I think the whole YouTube aquisition is questionable for this reason, in addition to the sillyness of the price. I'm surprised Google's lawyers didn't spell this future of lawsuits out for them when the decision to aquire was being made. Companies get big, their bank accounts too, and everyone else, lawyers leading the charge, wants to sue their way to the wealth.
Time Warner reminds me of George Steinbrenner. They are always trying to buy a penant. They spend all their money on has-beens or soon-to-be has-beens and then begin crying when one of the other teams picks up a good player. Google will be alright. No worries Mate!
The YouTube boys were brilliant to sell the problem to deeper pockets and walk away with Google stock. I'd sell as much as I could.

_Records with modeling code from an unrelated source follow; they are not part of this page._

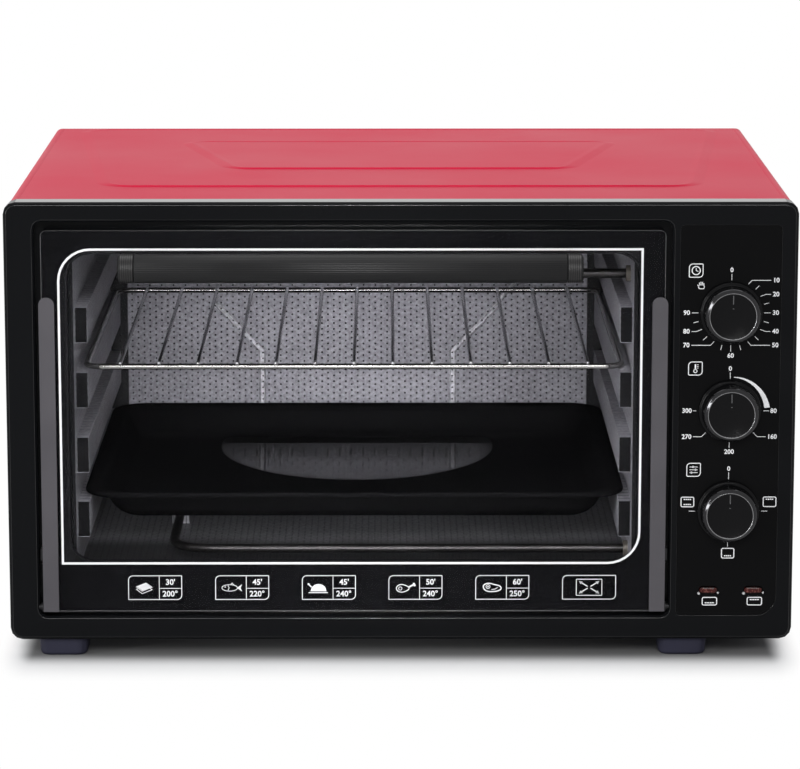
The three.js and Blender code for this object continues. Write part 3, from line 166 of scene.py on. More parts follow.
def place_lamp(name, kind, place, target, watts, **settings):
    """A lamp at a place, turned towards a target."""
    data = bpy.data.lights.new(name, kind)
    data.energy = watts
    for label, setting in settings.items():
        setattr(data, label, setting)
    lamp = bpy.data.objects.new(name, data)
    lamp.location = place
    lamp.rotation_euler = (Vector(target) - Vector(place)).to_track_quat("-Z", "Y").to_euler()
    scene.collection.objects.link(lamp)


for name, place, target, watts, wide, tall in (
    ("lamp_above", (0.0, 0.35, 2.1), (0.0, 0.0, 0.2), 27.0, 2.4, 1.4),
    ("lamp_left", (-2.2, -1.4, 0.8), (-0.1, -0.1, 0.2), 30.0, 0.18, 1.6),
    ("lamp_front", (0.1, -2.9, 1.5), (0.0, 0.0, 0.15), 40.0, 1.6, 0.8),
):
    place_lamp(name, "AREA", place, target, watts, shape="RECTANGLE", size=wide, size_y=tall)

# A narrow lamp in front throws its light through the window onto the back of the cavity.
place_lamp(
    "lamp_window", "SPOT", (-0.03, -2.6, 0.62), (-0.040, 0.18, 0.096), 140.0,
    spot_size=math.radians(9.6), spot_blend=1.0, shadow_soft_size=0.12,
)

# Feet: four short blocks moulded in dark blue-grey rubber, with softened edges, pressed up
# against the base.
def effect_group(name, inputs, outputs=("Shade", "Roughness", "Normal")):
    """A new effect; an input set to None is a place, and every other one a number."""
    group = bpy.data.node_groups.new(name, "ShaderNodeTree")
    for label, value in inputs.items():
        kind = "NodeSocketVector" if value is None else "NodeSocketFloat"
        socket = group.interface.new_socket(label, in_out="INPUT", socket_type=kind)
        if value is not None:
            socket.default_value = value
    for label in outputs:
        kind = "NodeSocketVector" if label == "Normal" else "NodeSocketFloat"
        group.interface.new_socket(label, in_out="OUTPUT", socket_type=kind)
    return group, group.nodes.new("NodeGroupInput").outputs


def raised(tree, height, depth):
    return add_node(tree, "Bump", {"Height": height, "Distance": depth})


def close_effect(group, start, shade, low, high, height):
    """End an effect whose shade, from low to high, also takes the roughness from Smooth to Rough."""
    roughness = ramp(group, shade, low, high, start["Smooth"], start["Rough"], "LINEAR")
    results = {"Shade": shade, "Roughness": roughness, "Normal": raised(group, height, start["Depth"])}
    feed(group, group.nodes.new("NodeGroupOutput"), results)
    return group


def moulded_grain_group():
    """A fine pebbled bump, under a slower drift of shade and roughness."""
    values = {"Scale": 900.0, "Depth": 0.00002, "Smooth": 0.3, "Rough": 0.5}
    group, start = effect_group("moulded_grain", values)
    place = object_place(group)
    drift_scale = reckon(group, "MULTIPLY", start["Scale"], 0.03)
    fine = add_node(group, "TexNoise", {"Vector": place, "Scale": start["Scale"], "Detail": 3.0})
    drift = add_node(group, "TexNoise", {"Vector": place, "Scale": drift_scale, "Detail": 4.0})
    return close_effect(group, start, drift, 0.35, 0.65, fine)


moulded_grain = moulded_grain_group()


def finish(name, metallic=0.0, level=0.5):
    """A new material, with its nodes and its shader."""
    made = bpy.data.materials.new(name)
    made.use_nodes = True
    shader = made.node_tree.nodes["Principled BSDF"]
    feed(made.node_tree, shader, {"Metallic": metallic, "Specular IOR Level": level})
    return made, made.node_tree, shader


def effect(tree, group, **values):
    """An effect placed in a material, given as its outputs."""
    return add_node(tree, "Group", values, node_tree=group).node.outputs


def dress(tree, shader, colour, surface):
    """Colour a material, and take its roughness and bump from an effect's outputs."""
    inputs = {"Base Color": colour, "Roughness": surface["Roughness"], "Normal": surface["Normal"]}
    feed(tree, shader, inputs)


def textured(name, group, dark, light, scale, depth, smooth, rough, **kind):
    """A material that is all of one effect, between a dark and a light shade."""
    made, tree, shader = finish(name, **kind)
    surface = effect(tree, group, Scale=scale, Depth=depth, Smooth=smooth, Rough=rough)
    dress(tree, shader, mix_colours(tree, surface["Shade"], dark, light), surface)
    return made


def riding(name, data, body):
    """Put a piece in the scene, on the body that carries it."""
    piece = bpy.data.objects.new(name, data)
    scene.collection.objects.link(piece)
    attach(piece, body)
    return piece


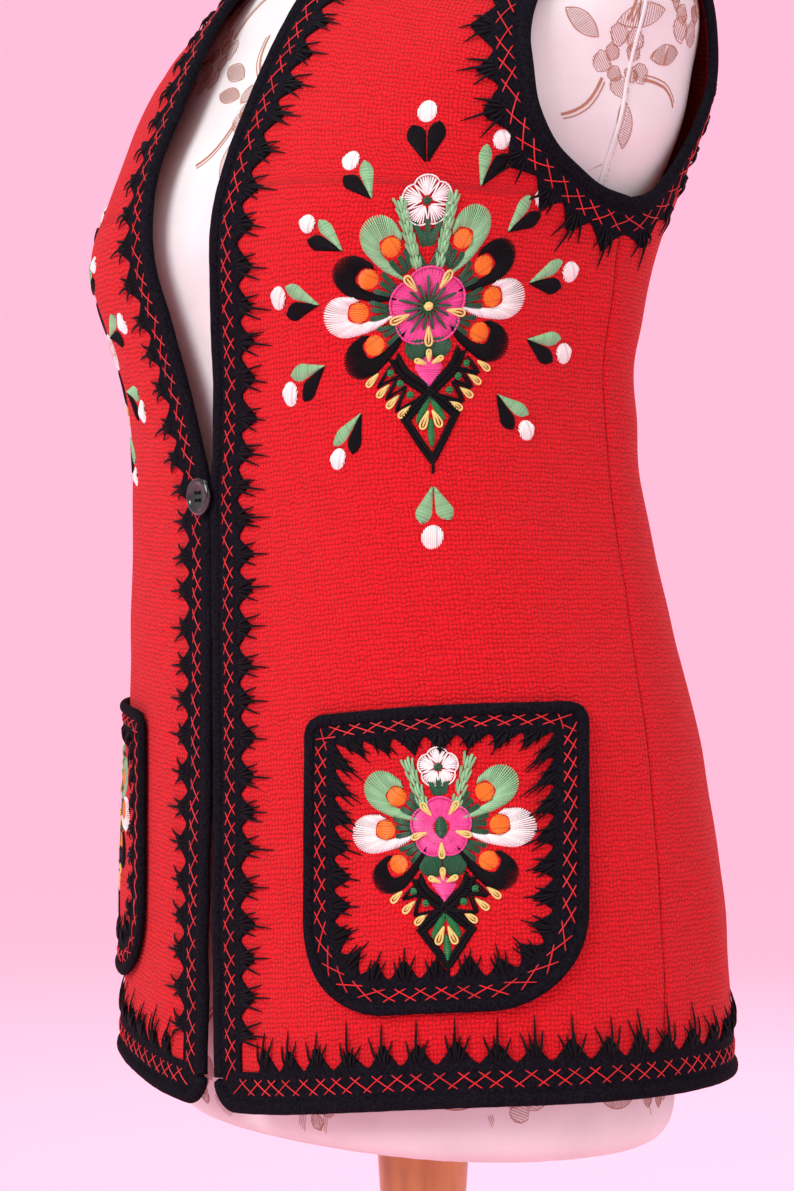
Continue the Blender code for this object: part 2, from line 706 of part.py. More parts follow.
def form_torso(place, cutters):
    """The form's body, inside the vest, closed at the shoulder line and underneath, with its neck."""
    rows = np.array([0.0, 0.09, 0.18, 0.26, 0.33, 0.40, 0.46, 0.52, 0.58, 0.64, 0.70, 0.76, 0.82, 0.87, 0.91,
                     0.95, 0.98, 1.0])
    phi = np.arange(FORM_ANGLES) * 360 / FORM_ANGLES
    s, turn = np.meshgrid(rows, phi, indexing="ij")
    height = through(SECTIONS, s * (len(SECTIONS) - 1))[..., 0]
    side = np.abs((turn + 180) % 360 - 180)
    at_bust = np.exp(-((side - BUST_ANGLE) / 24)**2 - ((height - BUST_HEIGHT) / 0.07)**2)
    at_shoulder = np.clip((height - 0.80) / 0.06, 0, 1)
    at_shoulder = at_shoulder * at_shoulder * (3 - 2 * at_shoulder)
    at_hem = np.clip((0.40 - height) / 0.11, 0, 1)**2
    ease = FORM_EASE * (1 - at_bust) * (1 - at_shoulder) + (FORM_HEM_INSET - FORM_EASE) * at_hem
    at_neck = at_shoulder * np.exp(-(figure(s, turn)[..., 0] / 0.08)**2)
    body = cloth(np.minimum(s, 1 - 1e-4), turn, -(FORM_INSET + ease + FORM_NECK_EASE * at_neck))
    body[-1] = (body[-1] + body[-1, (FORM_ANGLES // 2 - np.arange(FORM_ANGLES)) % FORM_ANGLES]) / 2
    low = body[0].copy()
    middle = low[:, :2].mean(axis=0)
    foot = []
    for k in (3, 2, 1, 0):
        angle = math.radians(90 * k / 3)
        inward = FORM_BOTTOM_ROUND * (1 - math.sin(angle))
        ring = low.copy()
        ring[:, :2] -= unit(low[:, :2] - middle) * inward
        lowest = FORM_BOTTOM + FORM_BOTTOM_ROUND * 0.6 * (1 - math.cos(angle))
        ring[:, 2] = lowest if k < 3 else low[:, 2] * 0.35 + lowest * 0.65
        foot.append(ring)
    rings = np.concatenate([np.array(foot)[::-1], body])
    count = len(rings)
    points = rings.reshape(-1, 3)
    faces = []
    for i in range(count - 1):
        for j in range(FORM_ANGLES):
            n = (j + 1) % FORM_ANGLES
            faces.append((i * FORM_ANGLES + j, i * FORM_ANGLES + n, (i + 1) * FORM_ANGLES + n,
                          (i + 1) * FORM_ANGLES + j))
    faces.append(tuple(reversed(range(FORM_ANGLES))))
    built = bmesh.new()
    corners = [built.verts.new(tuple(map(float, point))) for point in points]
    for face in faces:
        built.faces.new([corners[k] for k in face])
    bmesh.ops.remove_doubles(built, verts=built.verts, dist=0.0005)
    bmesh.ops.dissolve_degenerate(built, edges=built.edges, dist=0.00001)
    mesh = bpy.data.meshes.new("form_torso")
    built.to_mesh(mesh)
    built.free()
    made = add_object("form_torso", mesh, *place)
    profile = [(0.0, NECK_TOP), *arc((NECK_HALF_WIDTH - NECK_ROUND, NECK_TOP - NECK_ROUND), NECK_ROUND, 90, 0, 3),
               (NECK_HALF_WIDTH, 0.93), (NECK_HALF_WIDTH * 1.04, 0.90), (NECK_HALF_WIDTH * 0.9, 0.85), (0.0, 0.85)]
    neck = turned("form_neck", profile, 24, (place[0], None, cutters), (0.0, NECK_Y))
    neck.scale = (1.0, NECK_HALF_DEPTH / NECK_HALF_WIDTH, 1.0)
    neck.hide_render = True
    neck.display_type = "WIRE"
    join = made.modifiers.new("neck", "BOOLEAN")
    join.operation = "UNION"
    join.object = neck
    join.solver = "EXACT"
    return made


def stand(finish, parent, collection):
    """The turned post and the round base it stands on."""
    floor = BASE_THICKNESS + SEAM_GAP
    top = FORM_BOTTOM - SEAM_GAP
    profile = [(0.0, top), (POST_TOP_RADIUS - 0.001, top), (POST_TOP_RADIUS, top - 0.001),
               (POST_RADIUS + 0.0015, top - 0.045), (POST_RADIUS, top - 0.10), (POST_RADIUS, floor + 0.07),
               (POST_RADIUS + 0.003, floor + 0.035), (POST_RADIUS + 0.010, floor + 0.012),
               (POST_RADIUS + 0.013, floor + 0.002), (POST_RADIUS + 0.012, floor), (0.0, floor)]
    turned("stand_post", profile, 24, (finish, parent, collection))
    edge = BASE_RADIUS - BASE_ROUND
    profile = [(0.0, BASE_THICKNESS), (BASE_RADIUS * 0.62, BASE_THICKNESS), (edge, BASE_THICKNESS - 0.004),
               *arc((edge, BASE_ROUND + 0.002), BASE_ROUND, 60, 0, 2), (BASE_RADIUS, BASE_ROUND),
               (BASE_RADIUS - 0.002, 0.0), (0.0, 0.0)]
    turned("stand_base", profile, 32, (finish, parent, collection))


def build():
    for left_over in list(bpy.data.objects):
        bpy.data.objects.remove(left_over, do_unlink=True)
    pieces = bpy.data.collections.new("embroidered_vest_on_dress_form")
    cutters = bpy.data.collections.new("cutters")
    bpy.context.scene.collection.children.link(pieces)
    bpy.context.scene.collection.children.link(cutters)
    origin = bpy.data.objects.new("vest_origin", None)
    pieces.objects.link(origin)

    wool = (material("red_wool", (0.62, 0.010, 0.014), 0.95), origin, pieces)
    felt = (material("black_felt", (0.010, 0.009, 0.013), 0.98), origin, pieces)
    glossy = (material("black_button", (0.012, 0.012, 0.014), 0.30), origin, pieces)
    cover = (material("printed_cover", (0.83, 0.79, 0.77), 0.85), origin, pieces)
    wood = material("turned_wood", (0.50, 0.22, 0.06), 0.45)

    paths = {"front": front_path(), "hem": hem_path(), "armhole": armhole_path(), "neck": neck_path()}
    back_panel(paths, wool)
    for side, word in ((1, "left"), (-1, "right")):
        front_panel(paths, side, wool, "vest_front_" + word)
        front = paths["front"]
        felt_band("felt_front_" + word, front, SEAM_GAP, front.length - SEAM_GAP, side, felt, (False, True))
        edge_roll("binding_front_" + word, front, ROLL_END, front.length - HEM_CORNER_RADIUS - CORNER_GAP, side, felt)
        hole = paths["armhole"]
        felt_band("felt_armhole_" + word, hole, 0.0, hole.length, side, felt, closed=True)
        edge_roll("binding_armhole_" + word, hole, 0.0, hole.length, side, felt, closed=True)
        pocket_patch("pocket_" + word, side, wool)
        pocket_felt("pocket_felt_" + word, side, felt)
        pocket_roll("pocket_binding_" + word, side, felt)
    hem = paths["hem"]
    felt_band("felt_hem", hem, SEAM_GAP, hem.length - SEAM_GAP, 1, felt, (True, True))
    hem_roll(paths, felt)
    neck = paths["neck"]
    felt_band("felt_neck_back", neck, SEAM_GAP, neck.length - SEAM_GAP, 1, felt)
    edge_roll("binding_neck_back", neck, ROLL_END, neck.length - ROLL_END, 1, felt)
    button(glossy, cutters)
    form_torso(cover, cutters)
    stand(wood, origin, pieces)


build()
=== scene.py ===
"""
Looks of the embroidered wool vest on its dress form. Metres, +Z up, the wearer faces -Y and the
wearer's left is +X. The cloth is one smooth surface through a table of sections, and every piece of
the vest is a stretch of it, moved out along its normal.
"""
import math

import bpy
import numpy as np
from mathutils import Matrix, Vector


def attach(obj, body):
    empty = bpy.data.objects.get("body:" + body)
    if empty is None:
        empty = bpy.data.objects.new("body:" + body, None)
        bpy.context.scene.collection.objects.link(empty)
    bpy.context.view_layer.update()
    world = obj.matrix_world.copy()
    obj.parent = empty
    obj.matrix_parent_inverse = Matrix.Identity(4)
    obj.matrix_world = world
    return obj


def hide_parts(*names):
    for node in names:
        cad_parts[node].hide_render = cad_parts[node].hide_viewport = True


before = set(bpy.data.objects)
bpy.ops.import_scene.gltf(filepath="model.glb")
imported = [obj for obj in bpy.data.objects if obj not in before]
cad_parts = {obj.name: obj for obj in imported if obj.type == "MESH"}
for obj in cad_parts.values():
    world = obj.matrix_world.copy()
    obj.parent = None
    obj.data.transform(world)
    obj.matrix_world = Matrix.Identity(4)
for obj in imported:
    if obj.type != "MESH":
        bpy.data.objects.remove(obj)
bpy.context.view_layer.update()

dice = np.random.default_rng(7)

# Cloth and trim, in metres
CLOTH_WALL = 0.0022
FELT_WALL = 0.0012
POCKET_WALL = 0.0016
ROLL_RADIUS = 0.00325
ROLL_WIDE = 0.0034
ROLL_FLAT = 0.76
ROLL_OUT = 0.0008
CLOTH_EDGE = 0.0022
FELT_EDGE = 0.0030
FELT_OUT = 0.0004
SEAM_HALF = 0.00025
ROLL_END = 0.0002
HEM_CORNER_RADIUS = 0.012
TOOTH_PITCH = 0.0175
VALLEY = 0.0165
TIP = 0.0262

SECTION_COLUMNS = ("height", "half_width", "front_depth", "front_square", "back_depth", "back_square",
                   "middle_y", "slope", "lift")
SECTIONS = np.array([
    (0.2860, 0.178, 0.132, 0.07, 0.129, 0.02, 0.000, 0.000, 0.015),
    (0.3600, 0.175, 0.132, 0.07, 0.125, 0.02, 0.000, 0.000, 0.014),
    (0.4420, 0.166, 0.131, 0.10, 0.111, 0.02, 0.000, 0.000, 0.012),
    (0.5040, 0.154, 0.131, 0.16, 0.092, 0.02, 0.000, 0.000, 0.010),
    (0.5700, 0.141, 0.131, 0.22, 0.075, 0.02, 0.000, 0.000, 0.008),
    (0.6200, 0.136, 0.136, 0.22, 0.071, 0.02, 0.000, 0.000, 0.006),
    (0.6600, 0.139, 0.143, 0.20, 0.076, 0.02, 0.000, 0.000, 0.004),
    (0.7030, 0.146, 0.150, 0.18, 0.083, 0.03, 0.001, 0.050, 0.002),
    (0.7400, 0.154, 0.146, 0.17, 0.089, 0.05, 0.003, 0.120, 0.000),
    (0.7750, 0.161, 0.134, 0.20, 0.095, 0.07, 0.006, 0.200, 0.000),
    (0.8050, 0.163, 0.122, 0.23, 0.098, 0.10, 0.009, 0.270, 0.000),
    (0.8320, 0.162, 0.108, 0.23, 0.095, 0.12, 0.012, 0.320, 0.000),
    (0.8570, 0.161, 0.086, 0.20, 0.084, 0.14, 0.014, 0.350, 0.000),
    (0.8800, 0.159, 0.061, 0.20, 0.064, 0.14, 0.016, 0.370, 0.000),
    (0.8970, 0.158, 0.033, 0.20, 0.037, 0.14, 0.018, 0.385, 0.000),
    (0.9037, 0.158, 0.000, 0.20, 0.000, 0.14, 0.018, 0.390, 0.000),
])
SLOPE_ROUNDING = 0.040
LIFT_SPREAD = 33.0
BUST_ANGLE = 34.0
BUST_SPREAD = 20.0
BUST_HEIGHT = 0.690
BUST_ABOVE = 0.050
BUST_BELOW = 0.040
BUST_OUT = 0.010

# The front edge and the V neck: height and half the distance between the two rolls' middle lines
FRONT_EDGE = np.array([
    (0.286, 0.0075), (0.360, 0.0062), (0.440, 0.0050), (0.520, 0.0040), (0.575, 0.0037), (0.600, 0.0080),
    (0.625, 0.0135), (0.663, 0.0215), (0.703, 0.0290), (0.743, 0.0330), (0.783, 0.0345), (0.823, 0.0360),
    (0.857, 0.0430), (0.882, 0.0550), (0.9037, 0.0715),
])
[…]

This is a mess for at least three reasons:
1) There's not yet a business model
2) There are major copyright issues that could eliminate much of the content on YouTube.
3) The rest of the stuff (submitted by copyright owners) is based on volunteer workers who make no money. Now there are places to distribute your content AND get some of the advertising revenue (Revver/Metacafe). The creators will follow the money, the viewers will follow the creators, and the advertising will follow the viewers eyeballs.